**WHAT IS ASKED:**
Reproduce this listing in full.

**MATERIAL:**
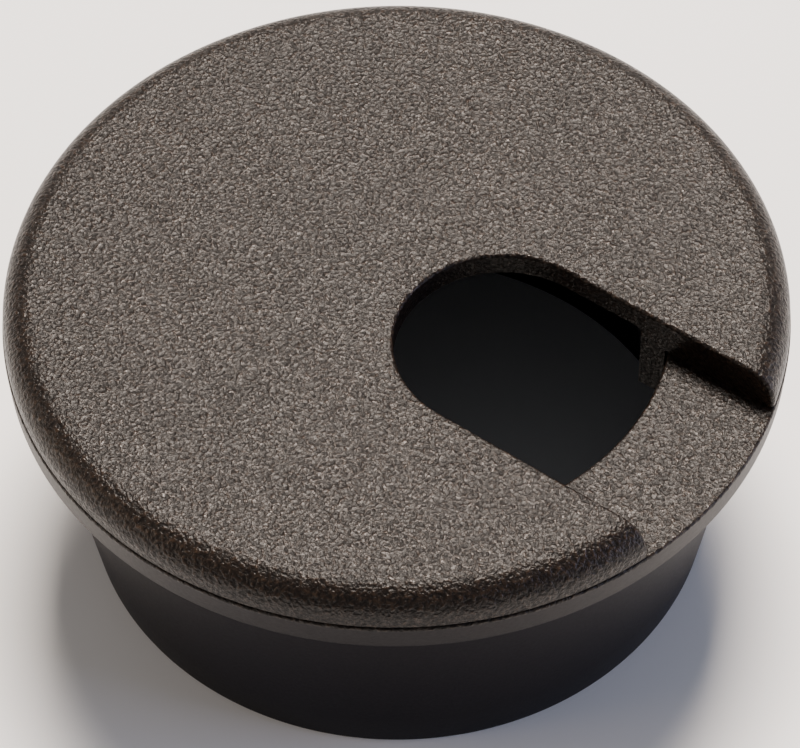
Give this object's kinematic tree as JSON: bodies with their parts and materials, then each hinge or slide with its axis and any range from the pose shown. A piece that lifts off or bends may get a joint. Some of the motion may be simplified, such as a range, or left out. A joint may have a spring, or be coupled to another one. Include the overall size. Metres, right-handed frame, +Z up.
{
  "type": "desk grommet",
  "caption": "Round moulded desk grommet: a flanged liner for a cable hole, with a snap-in turning cap that has an open cable slot.",
  "frame": {"origin": "centre of the flange's underside, on the axis of the barrel, level with the desk top", "axes": "+Z up out of the desk along the barrel's axis; +X along the cap's slot, towards its open end, at rest"},
  "size_m": [0.0602, 0.0602, 0.0256],
  "materials": {
    "liner_plastic": "moulded, spark-eroded grain on the flange, smooth barrel",
    "cap_plastic": "moulded, spark-eroded grain"
  },
  "bodies": {
    "liner": {"liner": "liner_plastic"},
    "cap": {"cap": "cap_plastic"}
  },
  "joints": [
    {"name": "cap_turn", "type": "hinge", "parent": "liner", "child": "cap", "pos_m": [0, 0, 0.0023], "axis": [0, 0, 1], "continuous": true}
  ]
}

**EXPECTED ANSWER:**
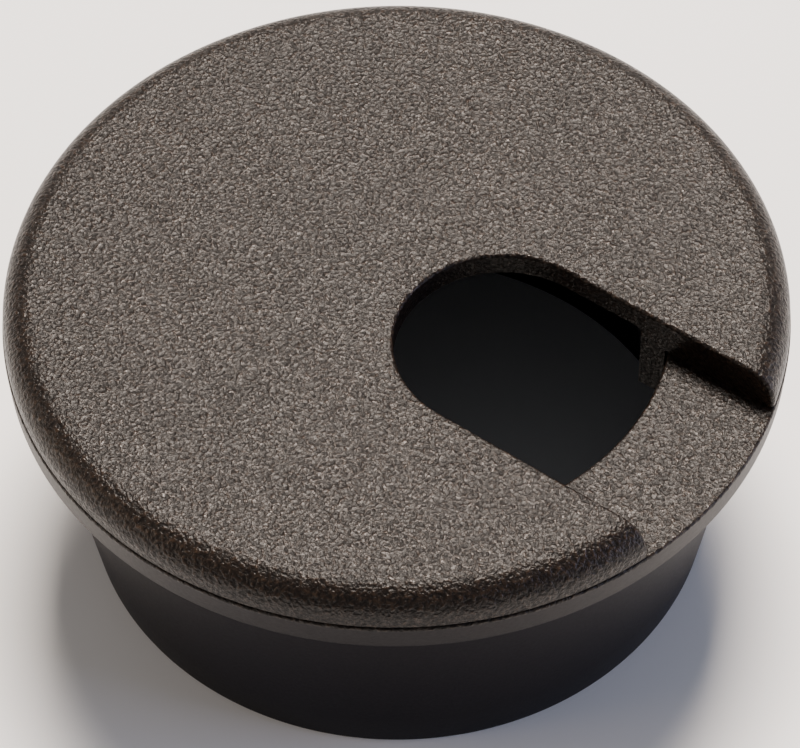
Give this object's kinematic tree as JSON: bodies with their parts and materials, then each hinge or slide with its axis and any range from the pose shown. A piece that lifts off or bends may get a joint. Some of the motion may be simplified, such as a range, or left out. A joint may have a spring, or be coupled to another one. Include the overall size. Metres, right-handed frame, +Z up.
{
  "type": "desk grommet",
  "caption": "Round moulded desk grommet: a flanged liner for a cable hole, with a snap-in turning cap that has an open cable slot.",
  "frame": {"origin": "centre of the flange's underside, on the axis of the barrel, level with the desk top", "axes": "+Z up out of the desk along the barrel's axis; +X along the cap's slot, towards its open end, at rest"},
  "size_m": [0.0602, 0.0602, 0.0256],
  "materials": {
    "liner_plastic": "moulded, spark-eroded grain on the flange, smooth barrel",
    "cap_plastic": "moulded, spark-eroded grain"
  },
  "bodies": {
    "liner": {"liner": "liner_plastic"},
    "cap": {"cap": "cap_plastic"}
  },
  "joints": [
    {"name": "cap_turn", "type": "hinge", "parent": "liner", "child": "cap", "pos_m": [0, 0, 0.0023], "axis": [0, 0, 1], "continuous": true}
  ]
}